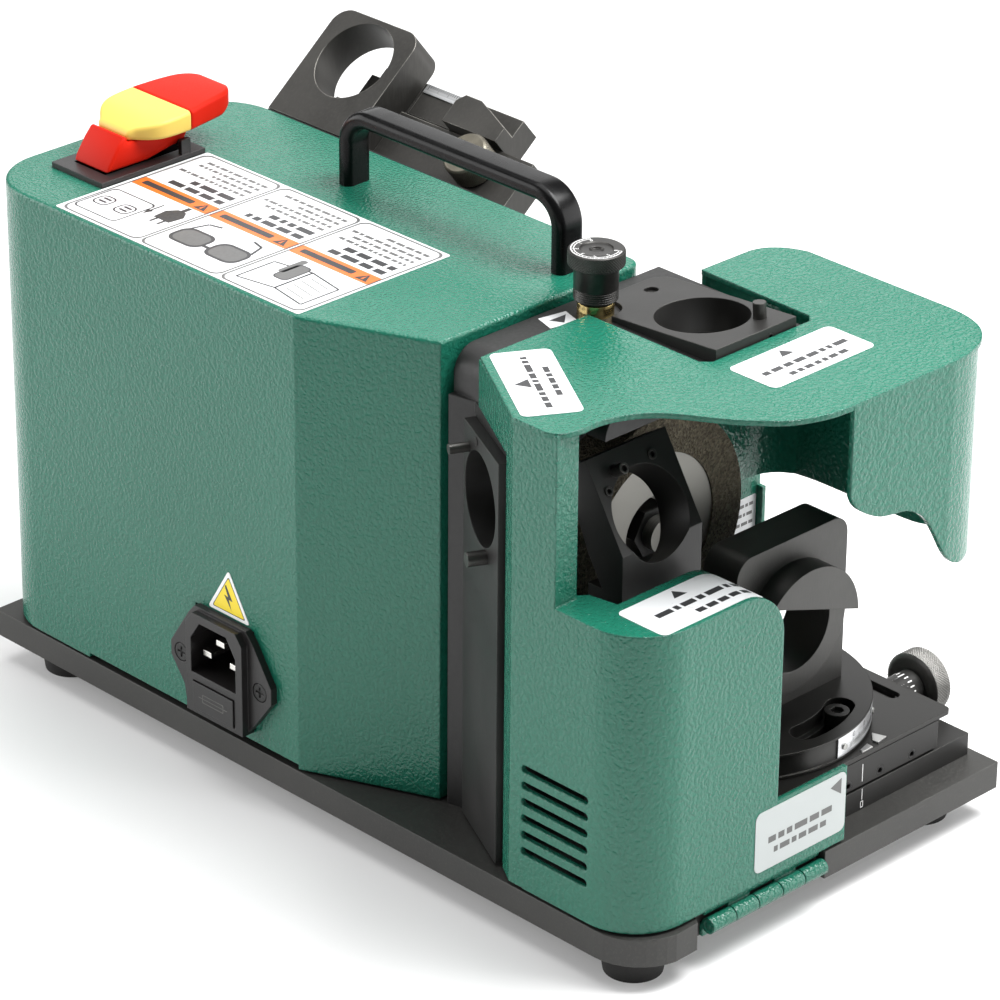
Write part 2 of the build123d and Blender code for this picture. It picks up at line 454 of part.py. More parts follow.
pl += cy((TTX, TTY, 20.4), (0, 0, 1), 5.0, 9.0)
add("slide_top_plate", pl)
CSX, CSY = 121.2, -85.6
add("turntable_clamp_screw", cy((CSX, CSY, 25.4), (0, 0, 1), 4.2, 4.4) - Pos(CSX, CSY, 28.2) * extrude(RegularPolygon(2.4, 6), 3)
    + cy((CSX, CSY, 18.95), (0, 0, 1), 2.5, 6.6))
cutall("slide_top_plate", [cy((CSX, CSY, 18.95), (0, 0, 1), 2.5, 6.0)])
add("angle_pointers", pz([(129.8, -93.8), (131.6, -98.8), (126.6, -99.6), (126.2, -97.4)], 20.6, 21.2),
    pz([(123.2, -97.6), (123.2, -100.2), (117.9, -100.3), (118.6, -98.9)], 20.6, 21.2))

tt = cy((TTX, TTY, 20.9), (0, 0, 1), TTR, 9.1)
tt -= bx(40, 77, -110, 10, 20, 32) + bx(40, 170, -37.5, 10, 20, 32)
tt -= cy((TTX, TTY, 20), (0, 0, 1), 5.05, 12)
tt -= cy((TTX, TTY, 21.9), (0, 0, 1), TTR + 1, 7.3) - cy((TTX, TTY, 20.8), (0, 0, 1), TTR - 0.6, 9.5)


def arcslot(r, a0, a1, hw, z0, z1):
    p = [(TTX + (r + hw) * math.cos(math.radians(a0 + (a1 - a0) * i / 14)), TTY + (r + hw) * math.sin(math.radians(a0 + (a1 - a0) * i / 14))) for i in range(15)]
    q = [(TTX + (r - hw) * math.cos(math.radians(a1 + (a0 - a1) * i / 14)), TTY + (r - hw) * math.sin(math.radians(a1 + (a0 - a1) * i / 14))) for i in range(15)]
    s = pz(p + q, z0, z1)
    for a in (a0, a1):
        s += cy((TTX + r * math.cos(math.radians(a)), TTY + r * math.sin(math.radians(a)), z0), (0, 0, 1), hw, z1 - z0)
    return s


SR = math.hypot(CSX - TTX, CSY - TTY)
SA = math.degrees(math.atan2(CSY - TTY, CSX - TTX))
tt -= arcslot(SR, SA - 29, SA + 5, 5.0, 25.0, 31)
tt -= arcslot(SR, SA - 29, SA + 5, 2.9, 20, 31)
add("turntable", tt)
rg = cy((TTX, TTY, 21.9), (0, 0, 1), TTR, 7.3) - cy((TTX, TTY, 20.8), (0, 0, 1), TTR - 0.6, 9.5)
sec = pz([(TTX, TTY)] + [(TTX + 60 * math.cos(math.radians(a)), TTY + 60 * math.sin(math.radians(a))) for a in range(-88, 3, 5)], 20, 31)
add("angle_scale", rg & sec)
add("scale_rivets", *[cy((TTX + (TTR - 3) * math.cos(math.radians(a)), TTY + (TTR - 3) * math.sin(math.radians(a)), 25.2),
                       (math.cos(math.radians(a)), math.sin(math.radians(a)), 0), 1.1, 3.6) for a in (-84.2, -52.5)])
cutall("angle_scale", PARTS["scale_rivets"])
cutall("turntable", PARTS["scale_rivets"])
HXc, HZc, HR = 112.6, 59.4, 23.6
ho_ = bx(86, 139.4, -71, -56, 30.0, 91.5)
ho_ = rad(ho_, 7.0, lambda e: abs(e.center().Z - 91.5) < 0.01 and e.bounding_box().size.Y > 10)
ho_ += cy((HXc, -74.2, HZc), (0, 1, 0), HR, 6)
hood = cy((HXc, -80.0, HZc), (0, 1, 0), HR, 9.5)
c19, s19 = math.cos(math.radians(-19)), math.sin(math.radians(-19))
ch = [(HXc + u * c19 - w * s19, HZc + u * s19 + w * c19) for u, w in ((-40, 8.5), (40, 8.5), (40, -60), (-40, -60))]
hood -= py(ch, -81, -74.2)
ho_ += hood
ho_ -= cy((HXc, -74.2, HZc), (0, 1, 0), SEAT_R, 40)
add("cutting_face_holder", ho_)

# feed screw, graduated sleeve and knurled thimble
add("feed_screw", cy((90, TH_Y, TH_Z), (1, 0, 0), 3.0, 85.8))
slv = bx(158.2, 162.0, TH_Y - 7.5, TH_Y + 7.5, 7.2, 18.6) + cy((161.5, TH_Y, TH_Z), (1, 0, 0), 5.4, 2.0) + cy((162.8, TH_Y, TH_Z), (1, 0, 0), 6.0, 12.2)
slv -= cy((150, TH_Y, TH_Z), (1, 0, 0), 3.05, 30)
add("feed_sleeve", slv)
th = cy((175.4, TH_Y, TH_Z), (1, 0, 0), TH_R, 7.8)
th = rad(th, 0.6, lambda e: e.length > 50)
th -= cy((175.0, TH_Y, TH_Z), (1, 0, 0), 3.0, 0.8)
add("feed_thimble", th - PARTS["feed_screw"][0])

# ------------------------------------------------------------ presetting device on the right side
PT = math.radians(39)
PO = (113.4, 185.5, 167.2)
PN = (-math.sin(PT), 0, math.cos(PT))
PV = (math.cos(PT), 0, math.sin(PT))


def pl3(a, v, w):
    return (PO[0] + PV[0] * v + PN[0] * w, PO[1] - a, PO[2] + PV[2] * v + PN[2] * w)


PPL = Plane(PO, x_dir=(0, -1, 0), z_dir=PN)


def pb(a0, a1, v0, v1, w0, w1):
    # the plane's own y axis is -v or +v depending on handedness; sorted out once here
    s = 1.0 if PPL.y_dir.dot(Vector(*PV)) > 0 else -1.0
    vv = sorted((s * v0, s * v1))
    return PPL * (Pos((a0 + a1) / 2, (vv[0] + vv[1]) / 2, (w0 + w1) / 2) * Box(a1 - a0, vv[1] - vv[0], w1 - w0))


pbk = py([(112.75, 166.2), (113.4, 166.9), pl3(0, 0, -20)[0::2], (126.2, 134), (121, 128), (112.75, 128)], 77, 185.5)
pbk -= py([(118.5, 158), (124, 149), (124, 136), (118.5, 136)], 84, 178)
add("presetter_bracket", pbk)
seat = pb(0, 42, 0, 46, -15, 0)
seat = rad(seat, 7.0, lambda e: abs(e.length - 15) < 0.01 and (e.center() - Vector(*PO)).dot(Vector(*PV)) > 40)
PC = (21.0, 28.3)
seat -= cy(pl3(PC[0], PC[1], 2), (-PN[0], 0, -PN[2]), SEAT_R, 26)
add("presetter_seat", seat)
rail = pb(42.0, 108, 0, 22, -24, -13)
rail -= cy(pl3(87, 13.0, -5), (-PN[0], 0, -PN[2]), 3.05, 30)
add("presetter_rail", rail)
SGN = 1.0 if PPL.y_dir.dot(Vector(*PV)) > 0 else -1.0


def pp(pts, w0, w1):
    f = make_face(Polyline(*[(a, SGN * v, 0) for a, v in pts], close=True))
    return PPL * (Pos(0, 0, w0) * extrude(f, w1 - w0, dir=(0, 0, 1)))


ps = pb(44.8, 92.5, 22.35, 35.4, -23.0, -13)
ps += pp([(66, 22.35), (66, 31.2), (68.6, 34.4), (76.5, 34.4), (92.5, 28.2), (92.5, 22.35)], -13.0, -7.0)
ps += pp([(5.5, 13.5), (5.5, 20.5), (9.5, 20.5), (9.5, 17), (13.5, 17), (13.5, 33.2), (17.5, 33.2), (17.5, 37.5), (46, 37.5), (46, 22.35), (33, 22.35), (33, 13.5)], -23.0, -19.0)
add("presetter_stop_slide", ps)
add("presetter_scale_plate", pb(45.2, 65.8, 31.6, 35.2, -13, -12.5))
add("presetter_lock_wheel", cy(pl3(87, 13.0, -12.7), PN, 8.6, 9.2) + cy(pl3(87, 13.0, -22), PN, 3.0, 10))
add("presetter_screws", *[cy((118.6, y, 141), (1, 0, 0), 4.0, 3.2) + cy((HW - 3.2, y, 141), (1, 0, 0), 2.2, 9.4) for y in (92, 170)])
cutall("presetter_bracket", [cy((HW - 4, y, 141), (1, 0, 0), 2.25, 11) for y in (92, 170)])

# ------------------------------------------------------------ labels
add("machine_labels", bx(1.6, 69.8, 46.6, 168.2, HH, HH + 0.25),
    px([(80.9, 62.4), (91.6, 45.2), (70.6, 45.2)], -0.25, 0.0),
    pz([(59.6, -4.6), (70.2, -6.6), (67.8, -14.6), (57.2, -12.6)], 164.7, 164.9))
ro = [(10.8, 107.2), (47.0, 107.2)] + arc(47.0, 107.0 - RR, RR + 0.2, 86, 60, 6)
ri = arc(47.0, 107.0 - RR, RR + 0.02, 60, 86, 6) + [(47.0, 107.0), (10.8, 107.0)]
add("cover_labels", bx(73.2, 119.0, -95.6, -76.2, COVER_TOP, COVER_TOP + 0.2),
    pz([(27, -17.5), (41.6, -27.4), (17.6, -66), (2.6, -57.2)], COVER_TOP, COVER_TOP + 0.2),
    py(ro + ri, -109.2, -88.8),
    bx(54.8, 98.0, -111.05, -110.8, 4.4, 26.6), bx(141.6, 153.0, -17.45, -17.2, 54.0, 74.6))

# ------------------------------------------------------------ save
allb = None
for name, sols in PARTS.items():
    moved = [Pos(*SHIFT) * s for s in sols]
    for m in moved:
        b = m.bounding_box()
        allb = b if allb is None else allb.add(b)
    obj = moved[0] if len(moved) == 1 else Compound(children=moved)
    obj.label = name
    export_step(obj, "parts/" + name + ".step")
print("nodes", len(PARTS), "bbox", allb.min, allb.max)
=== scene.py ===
import bpy
import bmesh
import json
import math
import random
from mathutils import Matrix, Vector

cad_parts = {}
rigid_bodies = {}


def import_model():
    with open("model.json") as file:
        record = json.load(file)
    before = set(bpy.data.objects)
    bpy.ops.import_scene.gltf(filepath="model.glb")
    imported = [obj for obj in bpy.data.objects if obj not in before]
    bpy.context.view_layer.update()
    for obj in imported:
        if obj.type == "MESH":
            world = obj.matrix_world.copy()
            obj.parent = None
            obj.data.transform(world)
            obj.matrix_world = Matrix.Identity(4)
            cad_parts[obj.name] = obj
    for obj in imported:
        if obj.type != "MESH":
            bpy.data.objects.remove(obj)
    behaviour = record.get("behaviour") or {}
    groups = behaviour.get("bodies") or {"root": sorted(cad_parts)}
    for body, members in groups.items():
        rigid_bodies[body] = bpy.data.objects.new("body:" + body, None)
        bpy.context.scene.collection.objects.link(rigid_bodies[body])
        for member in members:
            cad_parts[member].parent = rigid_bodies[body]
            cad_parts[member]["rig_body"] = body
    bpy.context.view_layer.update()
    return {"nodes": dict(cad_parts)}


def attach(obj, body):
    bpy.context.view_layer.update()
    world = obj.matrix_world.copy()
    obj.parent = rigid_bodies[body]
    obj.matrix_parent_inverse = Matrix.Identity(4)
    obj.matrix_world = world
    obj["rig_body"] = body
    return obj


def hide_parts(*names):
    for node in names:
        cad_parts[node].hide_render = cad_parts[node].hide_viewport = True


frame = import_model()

NODES = frame["nodes"]
BODY_OF = {n: o["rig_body"] for n, o in NODES.items()}
SHIFT = (-88.75, -43.5, 21.0)


def F(x, y, z):
    """A point of the drawing frame in mm, as metres in the shared frame."""
    return Vector(((x + SHIFT[0]) / 1000, (y + SHIFT[1]) / 1000, (z + SHIFT[2]) / 1000))


def D(x, y, z):
    return Vector((x, y, z)).normalized()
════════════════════
**Task requirements:** Repeat the material word for word from its opening line up to and including the line containing "-98.9)], 20.6, 21.2))".

**Response to the task:**
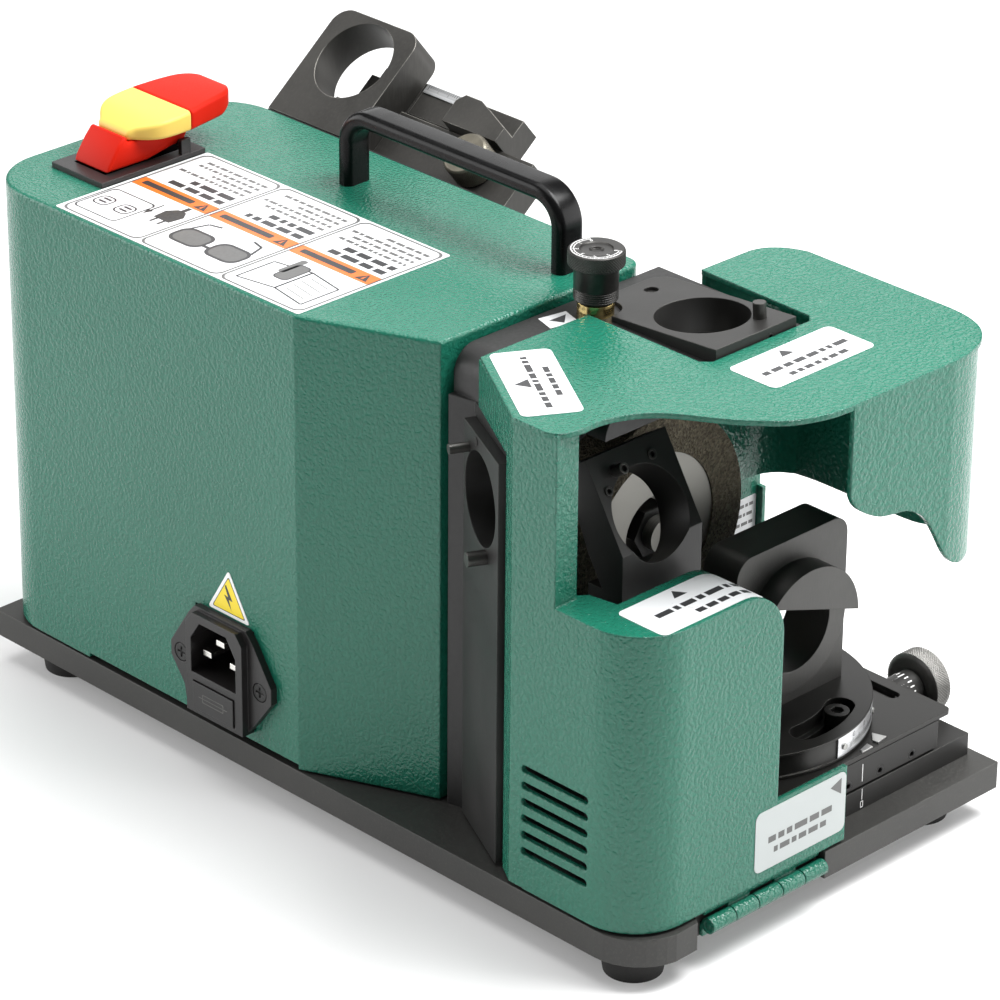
Write part 2 of the build123d and Blender code for this picture. It picks up at line 454 of part.py. More parts follow.
pl += cy((TTX, TTY, 20.4), (0, 0, 1), 5.0, 9.0)
add("slide_top_plate", pl)
CSX, CSY = 121.2, -85.6
add("turntable_clamp_screw", cy((CSX, CSY, 25.4), (0, 0, 1), 4.2, 4.4) - Pos(CSX, CSY, 28.2) * extrude(RegularPolygon(2.4, 6), 3)
    + cy((CSX, CSY, 18.95), (0, 0, 1), 2.5, 6.6))
cutall("slide_top_plate", [cy((CSX, CSY, 18.95), (0, 0, 1), 2.5, 6.0)])
add("angle_pointers", pz([(129.8, -93.8), (131.6, -98.8), (126.6, -99.6), (126.2, -97.4)], 20.6, 21.2),
    pz([(123.2, -97.6), (123.2, -100.2), (117.9, -100.3), (118.6, -98.9)], 20.6, 21.2))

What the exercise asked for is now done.